Exercise:
Please count the lines below that contain the word "finishes", and reply with that number alone.

Dataset extract:
<<<<
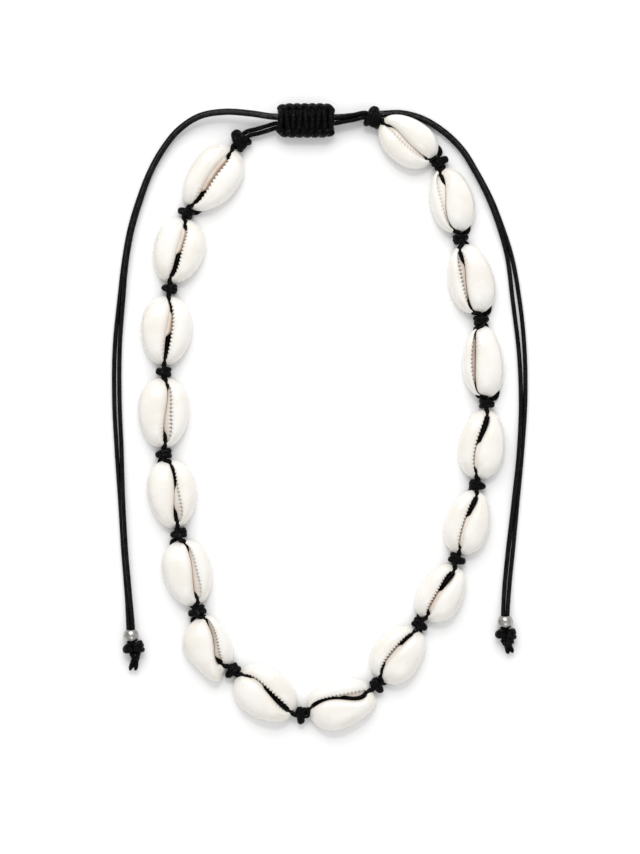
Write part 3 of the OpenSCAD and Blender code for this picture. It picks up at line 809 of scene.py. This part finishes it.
>>>>
<<<<
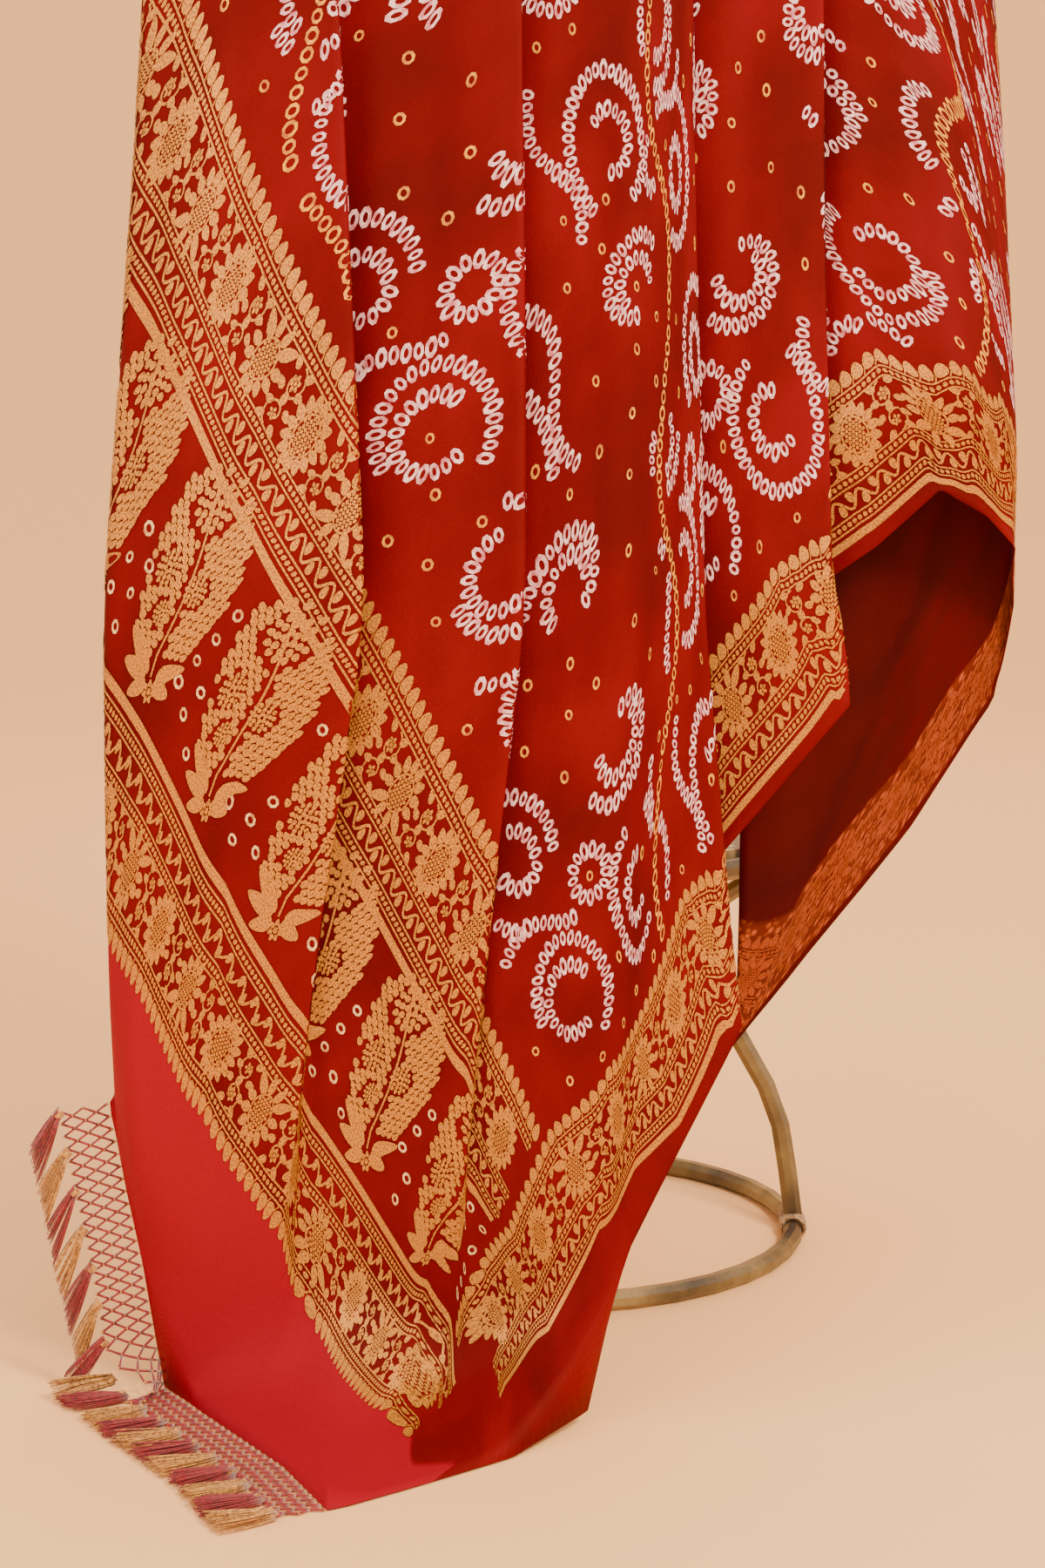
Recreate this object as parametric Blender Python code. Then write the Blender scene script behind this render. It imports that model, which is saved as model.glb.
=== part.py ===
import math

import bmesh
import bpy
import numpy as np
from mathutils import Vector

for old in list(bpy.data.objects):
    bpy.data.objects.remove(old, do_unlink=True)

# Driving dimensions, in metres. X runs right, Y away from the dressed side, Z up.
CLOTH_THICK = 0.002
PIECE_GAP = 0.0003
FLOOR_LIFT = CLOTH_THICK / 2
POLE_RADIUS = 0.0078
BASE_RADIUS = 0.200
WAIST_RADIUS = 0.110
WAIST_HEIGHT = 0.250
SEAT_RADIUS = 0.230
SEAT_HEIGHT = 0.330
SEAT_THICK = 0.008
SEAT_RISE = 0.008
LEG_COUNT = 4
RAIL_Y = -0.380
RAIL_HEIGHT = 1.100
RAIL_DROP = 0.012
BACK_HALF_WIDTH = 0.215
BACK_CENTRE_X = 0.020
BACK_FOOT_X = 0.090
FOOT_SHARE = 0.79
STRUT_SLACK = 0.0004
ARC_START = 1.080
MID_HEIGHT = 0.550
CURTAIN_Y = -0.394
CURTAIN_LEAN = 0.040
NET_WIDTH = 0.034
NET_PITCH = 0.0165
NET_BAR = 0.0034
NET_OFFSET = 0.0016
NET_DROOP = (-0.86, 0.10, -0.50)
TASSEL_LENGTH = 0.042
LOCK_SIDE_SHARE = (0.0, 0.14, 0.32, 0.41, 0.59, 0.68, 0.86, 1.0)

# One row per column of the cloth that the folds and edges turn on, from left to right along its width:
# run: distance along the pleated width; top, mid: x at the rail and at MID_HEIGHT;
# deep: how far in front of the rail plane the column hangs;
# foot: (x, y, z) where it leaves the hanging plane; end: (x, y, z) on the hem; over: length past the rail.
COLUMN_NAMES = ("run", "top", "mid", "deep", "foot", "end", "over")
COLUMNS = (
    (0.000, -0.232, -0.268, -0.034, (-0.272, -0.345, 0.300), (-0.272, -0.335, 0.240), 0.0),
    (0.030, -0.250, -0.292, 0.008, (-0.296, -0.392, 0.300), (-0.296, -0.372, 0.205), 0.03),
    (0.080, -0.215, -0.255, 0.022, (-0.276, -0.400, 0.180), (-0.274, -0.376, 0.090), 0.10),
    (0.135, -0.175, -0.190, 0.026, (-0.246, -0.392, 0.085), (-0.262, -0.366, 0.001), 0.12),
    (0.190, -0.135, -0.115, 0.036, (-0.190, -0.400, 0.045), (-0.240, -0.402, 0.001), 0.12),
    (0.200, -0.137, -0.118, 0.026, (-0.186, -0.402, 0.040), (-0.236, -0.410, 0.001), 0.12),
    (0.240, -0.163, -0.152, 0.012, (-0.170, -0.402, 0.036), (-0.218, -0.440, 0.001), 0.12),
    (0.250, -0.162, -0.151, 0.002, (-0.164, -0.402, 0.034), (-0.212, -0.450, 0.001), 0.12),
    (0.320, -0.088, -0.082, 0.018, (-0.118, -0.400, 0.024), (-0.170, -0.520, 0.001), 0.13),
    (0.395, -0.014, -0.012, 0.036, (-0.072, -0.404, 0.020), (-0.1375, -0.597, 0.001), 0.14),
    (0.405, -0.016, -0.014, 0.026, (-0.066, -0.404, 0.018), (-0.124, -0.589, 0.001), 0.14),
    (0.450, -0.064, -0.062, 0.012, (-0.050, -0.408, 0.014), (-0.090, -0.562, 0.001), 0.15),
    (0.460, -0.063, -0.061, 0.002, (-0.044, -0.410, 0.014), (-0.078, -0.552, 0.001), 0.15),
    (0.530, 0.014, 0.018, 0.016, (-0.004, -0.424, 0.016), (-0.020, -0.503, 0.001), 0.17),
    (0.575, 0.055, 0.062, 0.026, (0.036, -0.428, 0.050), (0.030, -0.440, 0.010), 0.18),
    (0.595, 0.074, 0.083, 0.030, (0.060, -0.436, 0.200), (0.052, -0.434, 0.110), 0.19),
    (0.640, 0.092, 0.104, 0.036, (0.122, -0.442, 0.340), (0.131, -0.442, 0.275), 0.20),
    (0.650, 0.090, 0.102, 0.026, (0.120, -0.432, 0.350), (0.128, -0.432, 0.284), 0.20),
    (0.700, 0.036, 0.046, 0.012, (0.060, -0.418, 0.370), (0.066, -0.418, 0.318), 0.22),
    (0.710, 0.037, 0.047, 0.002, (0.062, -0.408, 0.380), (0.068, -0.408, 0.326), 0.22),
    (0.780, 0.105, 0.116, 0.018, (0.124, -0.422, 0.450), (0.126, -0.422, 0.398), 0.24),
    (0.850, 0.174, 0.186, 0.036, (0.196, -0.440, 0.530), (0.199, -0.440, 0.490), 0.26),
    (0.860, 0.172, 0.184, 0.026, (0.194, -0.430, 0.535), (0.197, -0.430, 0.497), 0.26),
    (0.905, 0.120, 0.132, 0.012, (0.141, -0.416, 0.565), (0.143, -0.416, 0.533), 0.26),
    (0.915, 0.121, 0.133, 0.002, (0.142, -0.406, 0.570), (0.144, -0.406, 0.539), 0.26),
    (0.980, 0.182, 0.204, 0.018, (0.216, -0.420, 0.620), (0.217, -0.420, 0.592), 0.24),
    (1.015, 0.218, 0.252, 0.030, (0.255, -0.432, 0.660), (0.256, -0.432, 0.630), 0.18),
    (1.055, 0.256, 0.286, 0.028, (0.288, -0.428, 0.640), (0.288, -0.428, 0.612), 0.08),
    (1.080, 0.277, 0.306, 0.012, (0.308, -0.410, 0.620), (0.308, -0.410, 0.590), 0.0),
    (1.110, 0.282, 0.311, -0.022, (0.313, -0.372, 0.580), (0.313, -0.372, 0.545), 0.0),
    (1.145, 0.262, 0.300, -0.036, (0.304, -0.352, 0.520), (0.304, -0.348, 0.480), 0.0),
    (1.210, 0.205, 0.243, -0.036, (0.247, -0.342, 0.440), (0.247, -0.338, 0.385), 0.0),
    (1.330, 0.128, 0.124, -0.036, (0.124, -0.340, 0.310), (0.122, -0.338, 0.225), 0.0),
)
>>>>
<<<<
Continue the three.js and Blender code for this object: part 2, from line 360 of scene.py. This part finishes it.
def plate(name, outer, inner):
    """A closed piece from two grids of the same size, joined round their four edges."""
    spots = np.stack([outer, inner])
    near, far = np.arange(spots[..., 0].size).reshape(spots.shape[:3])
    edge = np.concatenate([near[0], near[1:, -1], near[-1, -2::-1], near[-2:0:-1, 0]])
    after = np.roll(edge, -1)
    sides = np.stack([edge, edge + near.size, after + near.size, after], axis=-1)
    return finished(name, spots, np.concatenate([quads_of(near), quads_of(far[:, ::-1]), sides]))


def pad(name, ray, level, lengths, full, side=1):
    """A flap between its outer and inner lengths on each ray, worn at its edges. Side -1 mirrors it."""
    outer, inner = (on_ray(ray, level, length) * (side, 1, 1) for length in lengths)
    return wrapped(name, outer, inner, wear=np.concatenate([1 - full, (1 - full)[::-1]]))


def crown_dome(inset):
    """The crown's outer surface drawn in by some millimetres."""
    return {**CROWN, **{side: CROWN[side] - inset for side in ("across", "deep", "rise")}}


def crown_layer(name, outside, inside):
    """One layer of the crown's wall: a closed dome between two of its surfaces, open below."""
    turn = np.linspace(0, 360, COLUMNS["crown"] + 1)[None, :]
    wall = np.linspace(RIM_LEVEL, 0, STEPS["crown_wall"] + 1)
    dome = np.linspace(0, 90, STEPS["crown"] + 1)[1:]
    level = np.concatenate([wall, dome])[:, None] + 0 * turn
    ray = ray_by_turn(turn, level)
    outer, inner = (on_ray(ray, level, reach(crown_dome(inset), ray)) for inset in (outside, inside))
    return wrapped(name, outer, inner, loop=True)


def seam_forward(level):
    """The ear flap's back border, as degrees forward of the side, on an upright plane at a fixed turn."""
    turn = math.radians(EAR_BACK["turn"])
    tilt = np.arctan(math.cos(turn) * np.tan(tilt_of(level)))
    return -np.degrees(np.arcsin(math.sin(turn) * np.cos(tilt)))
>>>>
Result for this exercise:
2